A further problem associated with the utilization of ultra-thin cables is that the amount of dielectric insulation associated with these cables is exceedingly small. Thus, contacts which in any way cut through or displace such insulation are confronted with dielectric isolation problems in which electrical breakdown can easily occur in such fragile structures. Thus, any connector which can add dielectric thickness to the relatively thin cable, increases the dielectric strength of the cable-connector combination which is of obvious desirability.
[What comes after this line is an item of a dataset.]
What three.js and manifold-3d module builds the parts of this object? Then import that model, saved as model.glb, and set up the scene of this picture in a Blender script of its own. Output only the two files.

In summary, for thin narrow-pitch flat cables there is a requirement for double sided connection to the cable in which real estate on the associated printed circuit board is to be minimized and in which the size of the ultimate connector is also to be minimized. Thus, the aforementioned fanned or expanding conductor structure within a connector body is to be avoided. The production of such a connection system which can maintain the relatively small pitch of the cable should also desirably include means for increasing the dielectric strength of the connector, thereby to prevent dielectric breakdown when the thin fragile cables are terminated and connected to printed circuit boards. Finally, there must be some accommodation to the relatively thin nature of the cable to permit ohmic contact to be made by relatively large-apertured spring-loaded contacts. All of the above must be accomplished without substantially altering the relatively narrow pitch established by the cable, such that real estate on the printed circuit board or other substrate is minimized in the lateral direction, and such that the original pitch established by the cable is not enlarged by the connection to the printed circuit board or substrate.